I translate annual reports for a living—full-time since 2008, somewhere north of 7,000 jobs, a fair number of them DAX- and MDAX-adjacent issuers under NDA. Every January I get some version of that email. So let me walk through what your draft actually is under EU law, what a translator’s NDA has to cover, where GDPR enters, and why “the server is in Frankfurt” doesn’t close the question.
What your draft annual report actually is under EU law
Start with the category, not the confidentiality stamp. Under Article 7 of the EU Market Abuse Regulation, inside information is “information of a precise nature, which has not been made public, relating, directly or indirectly, to one or more issuers… and which, if it were made public, would be likely to have a significant effect on the prices” of the related instruments. A pre-publication earnings draft hits all four elements: it’s precise, it’s non-public, it’s issuer-related, and it’s price-sensitive. That’s not a stylistic claim. That’s the legal definition.
People assume a document only “becomes” inside information when it’s finished. MAR closes that door explicitly. Article 7 treats “intermediate steps in protracted processes” as inside information in their own right where they “independently satisfy the criteria.” A work-in-progress draft sent to a translator is exactly such an intermediate step. The half-edited version is regulated material too.
And the moment that file reaches me, I’m not just a vendor with a confidentiality clause. Under Article 8(4), a person “having access to the information through the exercise of an employment, profession or duties” is a professional insider. The insider-dealing and unlawful-disclosure prohibitions attach to me on receipt—and Article 18 says the issuer must put me on its insider list, alongside accountants and other external advisers, with a written acknowledgement that I understand the duties and the sanctions.
Now the part most people miss. Article 10 defines unlawful disclosure as passing inside information “to any other person, except where the disclosure is made in the normal exercise of an employment, a profession or duties.” There is no carve-out for automated processing. A cloud MT engine that retains your text to train its models is, functionally, another recipient. Feeding it a regulated draft is a disclosure event.
One cross-border wrinkle for clients with a London listing. Post-Brexit, UK MAR and EU MAR run in parallel.

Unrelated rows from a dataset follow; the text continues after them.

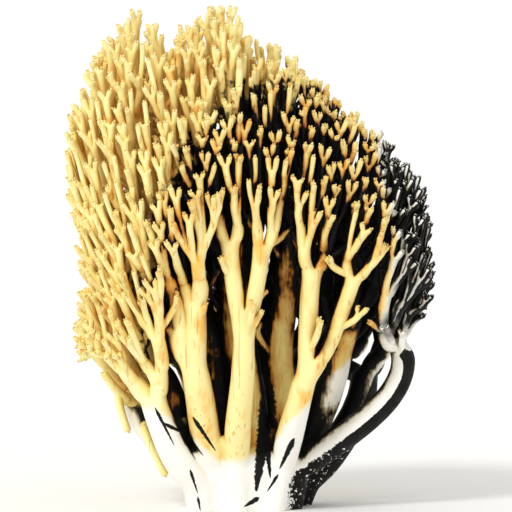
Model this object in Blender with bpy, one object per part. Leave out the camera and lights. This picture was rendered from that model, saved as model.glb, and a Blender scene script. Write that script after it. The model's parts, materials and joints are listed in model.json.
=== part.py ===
"""Coral fungus: a stout pale stem that forks again and again into a crown of upright, blunt-tipped branches.

Metres, +Z up. The origin is the middle of the flat cut under the stem, and the fungus is seen from -Y.
The crown's surface is worked out first, as a rounded body inside the outline that the fungus shows from the
front. Branch tips are spread over it. The branches are then found from the tips down: the tips of one limb are
halved again and again, and a fork stands below each pair of halves. Each limb is one closed skin, lofted
because its section changes at every fork, and it starts a hair's breadth above its root on the stem.
"""

import math
import random

import bmesh
import bpy
import numpy as np
from mathutils import Matrix, Vector, kdtree

MM = 0.001

# Crown, in millimetres: the outline seen from the front, from the lowest tips on the left round to the right
CROWN_OUTLINE = [
    (-56, 48), (-57, 62), (-53, 75), (-57, 90), (-59, 106), (-59, 122), (-54, 142), (-46, 155), (-38, 162),
    (-31, 159), (-27, 148), (-22, 158), (-12, 163), (-5, 165), (1, 152), (10, 150), (18, 145), (26, 138),
    (34, 130), (43, 122), (53, 113), (58, 103), (59, 90), (61, 77), (59, 66),
]
CROWN_MIDDLE = (0, 62)
CROWN_HALF_DEPTH = 44
CROWN_DEPTH_OFFSET = 3
CROWN_FULLNESS = 2.3
CROWN_TURN = (-2, 196)

# Height where the tips begin, by the direction from the axis: degrees from the right-hand side, by way of the back
CROWN_HEM = [
    (0, 66), (50, 56), (90, 58), (140, 54), (180, 47), (210, 50), (228, 76), (242, 96), (255, 104), (270, 108),
    (295, 106), (315, 98), (332, 84), (345, 76), (360, 66),
]
HEAD_SPACING = 21
HEAD_DOME = 7
HEAD_TRIES = 1300
TIP_SPACING = 4.4
TIP_TRIES = 26000
UPWARD = 0.62
SEED = 3

# Branches, in millimetres
TWIG_RADIUS = 0.78
PIPE_POWER = 2.3
SPLIT_RANGE = (0.38, 0.62)
SHORTEST_TWIG = 3.0
LENGTH_PER_RADIUS = 1.7
WIDEST_FORK = 1.15
FORK_DROP_RANGE = (1.0, 1.18)
FORK_PULL = 0.045
LEAST_DROP = 1.5
FLOOR_STEP = 5.5
LIMB_FLARE = 1.2
CLUB_TIPS = 9
CLUB_SHARE = 0.6

# Room kept between branches that do not meet
CLEARANCE = 0.7
EASING_ROUNDS = 10
EASING_STEP = 0.5
EASING_SHARES = (0.3, 0.55, 0.8, 1.0)

# Skin
SIDES = 6
NEARBY = 0.02
RING_STEP = 14
FRAME_STEPS = 12
PARTING_STEP = 0.25
MOST_PALM = 0.6
PALM_SHARE = 0.75
SADDLE_RISE = 0.2
JOINT_GAP = 0.3

# Stem, in millimetres: height of each ring, its half-widths, and where its middle is. It starts under the cut
STEM_RINGS = [
    (-4, (13.5, 12), (-2, 0)), (7, (15, 13.5), (-1, 0)), (13, (18, 15), (0, 0)), (18, (17, 14), (0, 0)),
    (23, (12, 11), (0, 1)), (26, (7, 7), (0, 1)),
]
STEM_SIDES = 16
ROOT_SHARE = 0.62
ROOT_SHIFT = -1.5
ROOT_RADIUS = 4.4
ROOT_DEPTH = -6
STUB_LENGTH = 8
STUB_TAPER = 0.9
CUT_WIDTH = 90
CUT_DEPTH = 10

# Side shoots that arch out of the lower left limb and droop: root, the point they lean towards, and free end
SHOOTS_ON = "lower_left_limb"
SHOOTS = {
    "long_shoot": ((-34, 1, 30), (-47, -4, 45), (-39, -6, 25)),
    "long_shoot_prong": ((-39, -2, 34), (-43, -4, 38), (-47, -6, 44)),
    "short_shoot": ((-26, 4, 20), (-41, -4, 38), (-27, -7, 11)),
}
SHOOT_RADII = (1.9, 1.2)
SHOOT_RINGS = 9

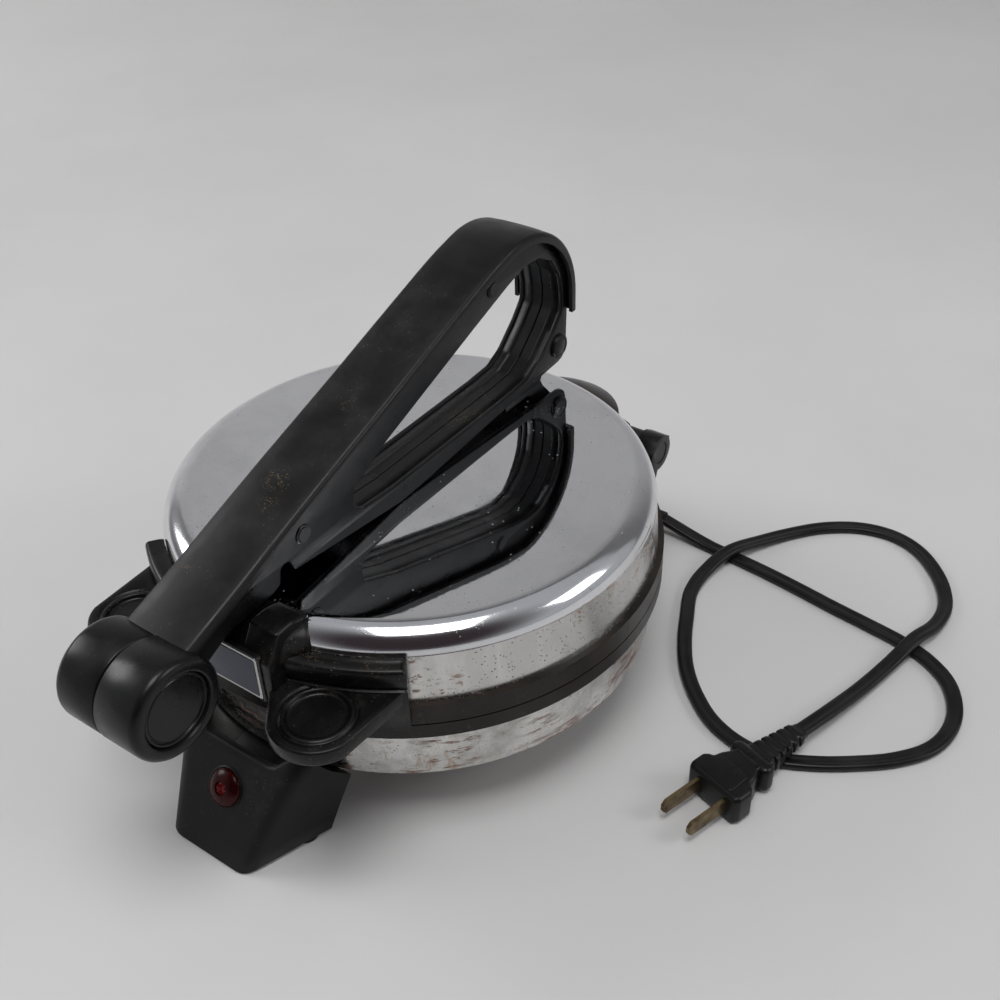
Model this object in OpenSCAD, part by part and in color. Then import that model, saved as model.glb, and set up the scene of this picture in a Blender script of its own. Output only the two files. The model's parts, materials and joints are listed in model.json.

As one compliance summary puts it, a company listed on both a UK and an EEA venue “must comply with both UK MAR and EU MAR.” A draft for a Frankfurt- and London-listed issuer is inside information under two regimes at once, policed by two authorities. The translator workflow has to satisfy both—not whichever one you remembered.
What a proper translator NDA must cover
A generic freelancer NDA—“I won’t share your stuff”—is not built for this. The NDA I use for Berichtssaison assignments runs to four pages, and every section earns its place. Here’s why each exists.
- Scope that names the artefacts. Not just “the document.” The draft, every revision, translation-memory segment pairs, glossary and terminology entries, and file metadata. A confidential number can survive in a TM segment long after the PDF is deleted.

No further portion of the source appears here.